Emi is a personality-turned-essayist assigned to do a column for Asahi Weekly about life on this red planet and how English is being used by the crew as the lingua franca for space missions.
Since Emi arrived a few weeks ago, I found myself frustrated every time she whipped out her smartphone. Just when I thought she started to calm down after being warned of the harsh environment around us at base camp, one step outside she was back to her old self.
I tried to calm myself by reminding myself how I reacted when I saw my first crater two years ago. Pretty much the same – After 270 days confined aboard a crammed spaceship, you want to stretch out.
I was also all too aware that our company went out of its way to enlist Emi, whose spunky and outgoing character could help boost interest towards the Mars development project, and hopefully, our publication.
But we had an agenda – aside from taking photos and doing a video report today, we had to assist our geologist in collecting samples and keep alert for any signs of danger – and only an hour’s time during our EVA (extravehicular activity) to do it all before jumping back in the pressurized rover and returning to base.
We couldn’t put our mission, or our lives, at jeopardy so that one reporter could update her Instagram account. Calmly, I asked Emi the million-dollar question.
“How many flags did you see?”
“What flags?”
Just as I thought.
Completely excited about her first long distance roving mission, Emi had forgotten what I asked her before we left base camp. She hadn’t noticed the flag markers that were meticulously set up every 500 meters to mark the safest and fastest course to Mount Olympus. The first mission spent weeks braving sandstorms to set up the markers.
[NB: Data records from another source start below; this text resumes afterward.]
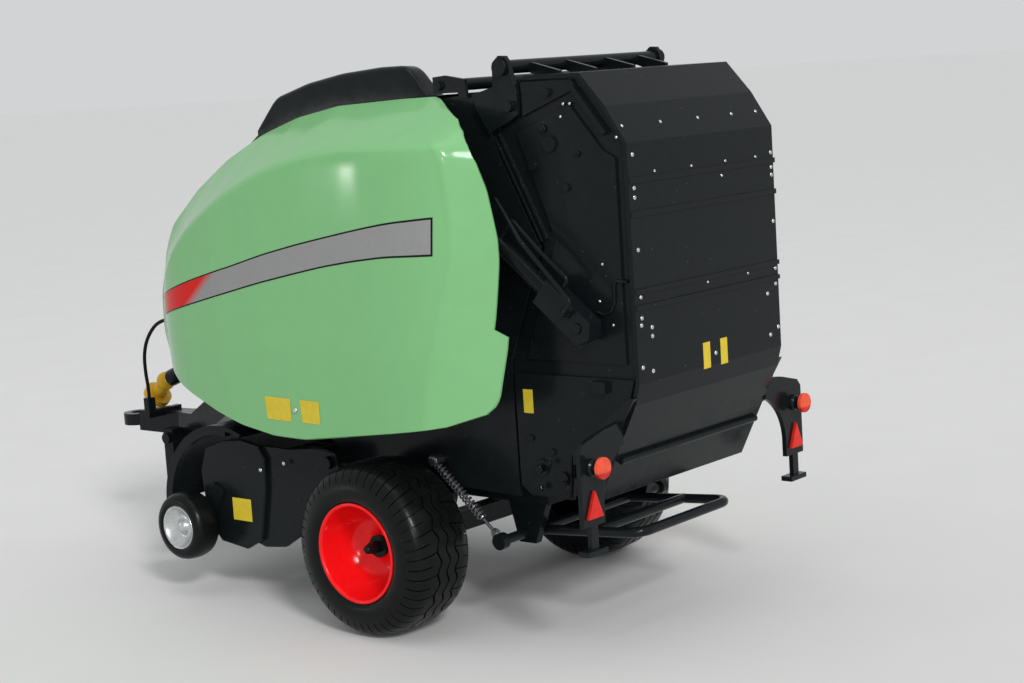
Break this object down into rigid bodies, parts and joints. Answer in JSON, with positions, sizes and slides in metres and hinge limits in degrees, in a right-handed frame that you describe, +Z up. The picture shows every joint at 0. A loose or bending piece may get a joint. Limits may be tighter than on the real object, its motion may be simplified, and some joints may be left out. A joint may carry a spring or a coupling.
{
  "type": "round baler scale model",
  "caption": "Scale model of a towed round baler with gull-wing side panels, lifting tailgate, pickup, ramp and jack.",
  "frame": {"origin": "floor level under the middle of the model, on its centre plane", "axes": "+Z up, +Y to the rear, -Y towards the drawbar, +X the left side of the machine"},
  "size_m": [0.078, 0.164, 0.1029],
  "materials": {
    "tyre_rubber": "satin",
    "red_rim": "gloss",
    "silver_hub": "satin",
    "green_paint": "gloss",
    "amber_lens": "gloss",
    "red_lens": "gloss",
    "yellow_plastic": "satin",
    "grey_steel": "satin",
    "black_metal": "gloss",
    "black_plastic": "gloss"
  },
  "bodies": {
    "chassis": {"axle": "black_metal", "chamber_rollers": "black_metal", "chassis_frame": "black_metal", "drawbar": "black_metal", "drive_shaft": "black_metal", "front_cross_tube": "black_plastic", "front_hose": "black_plastic", "gearbox": "black_metal", "net_box": "black_metal", "pickup_pivot_tube": "black_plastic", "ramp": "black_metal", "ramp_spring_left": "black_plastic", "ramp_spring_right": "black_plastic", "rod_boss_left": "black_plastic", "rod_boss_right": "black_plastic", "roof": "black_plastic", "shaft_cone": "yellow_plastic", "shaft_guard": "black_plastic", "side_plate_left": "black_metal", "side_plate_right": "black_metal", "top_fairing": "black_plastic", "towing_eye": "grey_steel"},
    "tailgate": {"barrel_pin_left": "black_plastic", "barrel_pin_right": "black_plastic", "lamp_left": "amber_lens", "lamp_right": "amber_lens", "light_bracket_left": "black_plastic", "light_bracket_right": "black_plastic", "reflector_left": "red_lens", "reflector_right": "red_lens", "tailgate_rollers": "black_plastic", "tailgate_side_left": "black_plastic", "tailgate_side_right": "black_plastic", "tailgate_skin": "black_plastic", "tailgate_tube": "black_plastic"},
    "cylinder_barrel_left": {"cylinder_barrel_left": "black_plastic", "hoses_left": "black_plastic"},
    "cylinder_barrel_right": {"cylinder_barrel_right": "black_plastic", "hoses_right": "black_plastic"},
    "cylinder_rod_left": {"cylinder_rod_left": "black_plastic"},
    "cylinder_rod_right": {"cylinder_rod_right": "black_plastic"},
    "pickup": {"gauge_arm_left": "black_plastic", "gauge_arm_right": "black_plastic", "pickup_frame": "black_plastic", "pickup_strippers": "black_plastic", "wind_guard": "black_plastic"},
    "gauge_wheel_left": {"gauge_rim_left": "silver_hub", "gauge_tyre_left": "tyre_rubber"},
    "gauge_wheel_right": {"gauge_rim_right": "silver_hub", "gauge_tyre_right": "tyre_rubber"},
    "jack": {"jack": "black_metal"},
    "side_panel_left": {"panel_left": "green_paint"},
    "side_panel_right": {"panel_right": "green_paint"},
    "pickup_reel": {"pickup_reel": "black_plastic"},
    "wheel_left": {"rim_left": "red_rim", "tyre_left": "tyre_rubber"},
    "wheel_right": {"rim_right": "red_rim", "tyre_right": "tyre_rubber"}
  },
  "joints": [
    {"name": "wheel_left_turn", "type": "hinge", "parent": "chassis", "child": "wheel_left", "pos_m": [0.031, 0.0282, 0.016], "axis": [1, 0, 0], "continuous": true},
    {"name": "wheel_right_turn", "type": "hinge", "parent": "chassis", "child": "wheel_right", "pos_m": [-0.031, 0.0282, 0.016], "axis": [1, 0, 0], "continuous": true},
    {"name": "jack_fold", "type": "hinge", "parent": "chassis", "child": "jack", "pos_m": [0.0058, -0.0598, 0.0246], "axis": [-1, 0, 0], "range_deg": [0, 88]},
    {"name": "tailgate_lift", "type": "hinge", "parent": "chassis", "child": "tailgate", "pos_m": [0, 0.05627, 0.1009], "axis": [1, 0, 0], "range_deg": [0, 60]},
    {"name": "pickup_lower", "type": "hinge", "parent": "chassis", "child": "pickup", "pos_m": [0, 0.0112, 0.029], "axis": [1, 0, 0], "range_deg": [0, 12]},
    {"name": "pickup_reel_turn", "type": "hinge", "parent": "pickup", "child": "pickup_reel", "pos_m": [0, -0.0148, 0.019], "axis": [1, 0, 0], "continuous": true},
    {"name": "side_panel_left_lift", "type": "hinge", "parent": "chassis", "child": "side_panel_left", "pos_m": [0.023, 0.0182, 0.0963], "axis": [0, -1, 0], "range_deg": [0, 70]},
    {"name": "cylinder_barrel_left_swing", "type": "hinge", "parent": "tailgate", "child": "cylinder_barrel_left", "pos_m": [0.0249, 0.0727, 0.057], "axis": [1, 0, 0], "range_deg": [-20, 1]},
    {"name": "cylinder_rod_left_slide", "type": "slide", "parent": "cylinder_barrel_left", "child": "cylinder_rod_left", "axis": [0, -0.7789, 0.6272], "range_m": [-0.0005, 0.0215]},
    {"name": "gauge_wheel_left_turn", "type": "hinge", "parent": "pickup", "child": "gauge_wheel_left", "pos_m": [0.032, -0.0254, 0.0142], "axis": [1, 0, 0], "continuous": true},
    {"name": "side_panel_right_lift", "type": "hinge", "parent": "chassis", "child": "side_panel_right", "pos_m": [-0.023, 0.0182, 0.0963], "axis": [0, 1, 0], "range_deg": [0, 70]},
    {"name": "cylinder_barrel_right_swing", "type": "hinge", "parent": "tailgate", "child": "cylinder_barrel_right", "pos_m": [-0.0249, 0.0727, 0.057], "axis": [1, 0, 0], "range_deg": [-20, 1]},
    {"name": "cylinder_rod_right_slide", "type": "slide", "parent": "cylinder_barrel_right", "child": "cylinder_rod_right", "axis": [0, -0.7789, 0.6272], "range_m": [-0.0005, 0.0215]},
    {"name": "gauge_wheel_right_turn", "type": "hinge", "parent": "pickup", "child": "gauge_wheel_right", "pos_m": [-0.032, -0.0254, 0.0142], "axis": [1, 0, 0], "continuous": true}
  ],
  "couplings": [
    {"joint": "cylinder_barrel_left_swing", "follows": "tailgate_lift", "ratio": -0.26376},
    {"joint": "cylinder_rod_left_slide", "follows": "tailgate_lift", "m_per_rad": 0.01981},
    {"joint": "cylinder_barrel_right_swing", "follows": "tailgate_lift", "ratio": -0.26376},
    {"joint": "cylinder_rod_right_slide", "follows": "tailgate_lift", "m_per_rad": 0.01981}
  ]
}
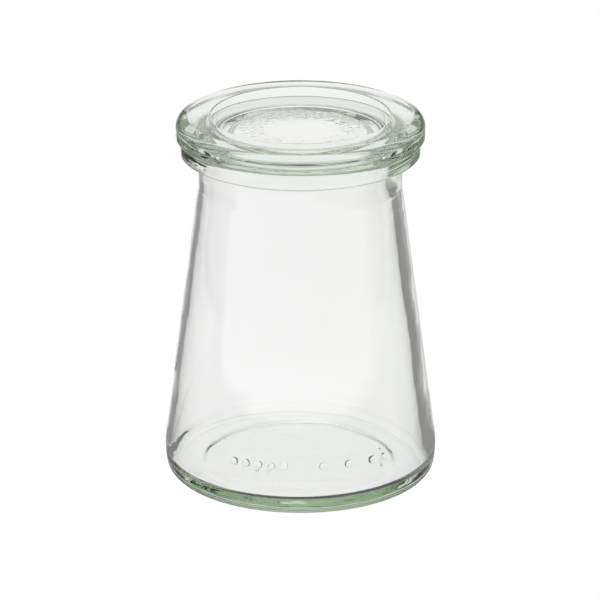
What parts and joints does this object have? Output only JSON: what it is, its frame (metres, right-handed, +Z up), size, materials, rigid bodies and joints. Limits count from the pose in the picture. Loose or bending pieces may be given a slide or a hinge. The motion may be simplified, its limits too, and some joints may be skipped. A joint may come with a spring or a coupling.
{
  "type": "glass preserving jar",
  "caption": "Small cone-shaped preserving jar of clear greenish glass, empty, with a flanged mouth and a loose dished glass lid resting on its rim.",
  "frame": {"origin": "centre of the flat ring that the jar stands on", "axes": "+Z up along the jar's axis, -Y towards the row of moulded dots, which is the side that the picture shows"},
  "size_m": [0.0768, 0.0768, 0.1062],
  "materials": {
    "jar_glass": "clear pressed glass with a faint green tint, smooth and glossy, knurled standing ring",
    "lid_glass": "clear pressed glass with a faint green tint, smooth and glossy"
  },
  "bodies": {
    "root": {"jar": "jar_glass", "lid": "lid_glass"}
  },
  "joints": []
}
Pretty soon she herself would be in charge of marking a new route.
“Make sure you count the flags on the way back,” I said firmly, without letting my irritation show. “Let’s go over our checklist once more.”
I have spent the last two years as a journalist documenting the construction of our base, the first step to creating a colony for possible emigration. So what is an ordinary guy like me – who failed math in high school and is not particularly athletic type – doing up here, you may ask.
I am one of a group of “generalists” who hail from various backgrounds and include teachers, sports trainers and carpenters. We work alongside the specialists – scientists and pilots – in the Mars mission.
“There is room for everyone up here,” as my mentor, Yusuke, a veteran Mars mission member, told me before I left Earth. Eventually, more people like us will be needed to create a sustainable environment in space.
As for myself, along with assisting the specialists (whom I observed and collected notes on during our long flight) I try to use my reporter’s eye to look out for slight changes in human behavior, which could help prevent unwanted tensions in our closed environment. Sometimes a little small talk can do wonders to soothe nerves.
In addition, I also studied horticulture before embarking on this mission, and I it’s my duty to take care of the vegetable patch at base camp.
Our rover rumbled to a stop. I watched as Emi eagerly got into her spacesuit before the seat belt signs were turned off. As I saw her nimbly walk to the hatch, I knew I needed to interrupt.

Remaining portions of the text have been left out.